1. Jesus calls Him “Another Counselor”
Jesus asks the Father to send “another” counselor to be
with the disciples forever. Why does Jesus say “another”?
The NIV
uses the word “counselor” but your Bible may use another word like “advocate,”
“comforter,” or “guide.” All of these terms come from one word which is
difficult to translate. Even in English the word is reserved for the Holy
Spirit. That word is “paraclete.”
A
Paraclete is someone who comes alongside of you to strengthen you, to guide
you, to help you in difficult situations. In Greek literature, a Paraclete was
an advocate who came alongside a person to speak in his or her defense in a
court of law. So the role of the Holy Spirit in this context is to help and to
guide in times of need.
Jesus
says “another counselor” or “advocate” then, because that was what Jesus was to
the disciples during His earthly ministry. He mentored them, showed them, taught
them what it meant to pursue and know God. With Jesus going back to the Father,
He says He will not leave them without this help.
Some
might say that the Holy Spirit is to Jesus what a person’s spirit is to his or
her body. But then the Holy Spirit would be merely the spirit of Jesus’ life
and teaching. Jesus makes it clear that He is sending them “another” person,
not of the flesh but spirit, who will be with them.
The only
other place this word “Paraclete” is used in the NT is 1 John 2:1, and this
will help us to understand part of His role. “My dear children, I write this to you so that you will not sin. But if
anybody does sin, we have one who speaks to the Father in our defense – Jesus
Christ, the Righteous One.” Jesus is our Paraclete or advocate before the
Father. As Satan accuses us (ala Job in OT) before God of our unrighteousness
and sin, Jesus defends us with the nail prints in His hands.
When our
hearts accuse us, the Holy Spirit works in us to affirm that we belong to the
Father. As Ephesians 1:14 tells us, the Holy Spirit is a deposit guaranteeing
our inheritance of eternal life. He ministers to our hearts assuring us of our
place in God’s family. “The Spirit
himself testifies with our spirit that we are God’s children,” (Rom. 8:16).

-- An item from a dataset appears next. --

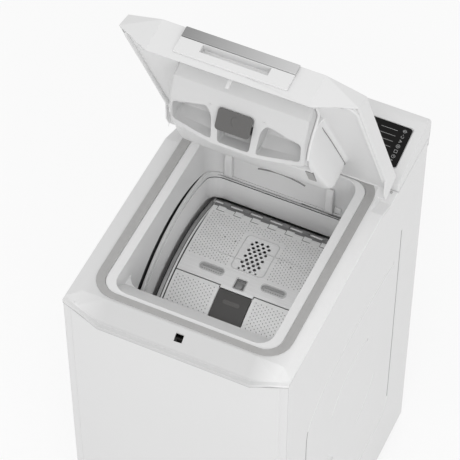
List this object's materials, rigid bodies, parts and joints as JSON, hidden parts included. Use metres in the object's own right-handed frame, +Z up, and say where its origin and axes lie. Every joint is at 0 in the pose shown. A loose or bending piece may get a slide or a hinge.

2. Jesus calls Him “The Spirit of Truth”
In the same breath that Jesus promises the Paraclete, He
calls Him “the Spirit of Truth.” We can’t help but ask with Pilate when Jesus
stood before him, “What is truth?” And the truth stood before Him in the person
of Jesus. Jesus said, “I am the way and the life and the truth.”
Truth is
reality. Truth is what exists, what is really there. The Spirit of God has come
into our lives to explain what is really there. There are many half-truths and
full-on falsehoods in life, many created by our media. But the Spirit of truth
has come to help us to understand life as it really is, to see through the mist
of lies, and grasp the truth.
Jesus
expands this definition of the Spirit’s role in v. 26. “But the Counselor, the Holy Spirit…will teach you all things and will
remind you of everything I have said to you.” So when Jesus says that the
Spirit of truth will remind you of the truth, He does not mean that the Holy
Spirit will guide you into natural truth or scientific truth or metaphysical
truth (though He could), but primarily into the truth of Jesus Christ, His
atoning death and resurrection. Through the Holy Spirit we have our eyes opened
to the meaning of Christ’s words and how those words apply to us.
Paul
develops this thought further in his letter to the Corinthians (read 1 Cor.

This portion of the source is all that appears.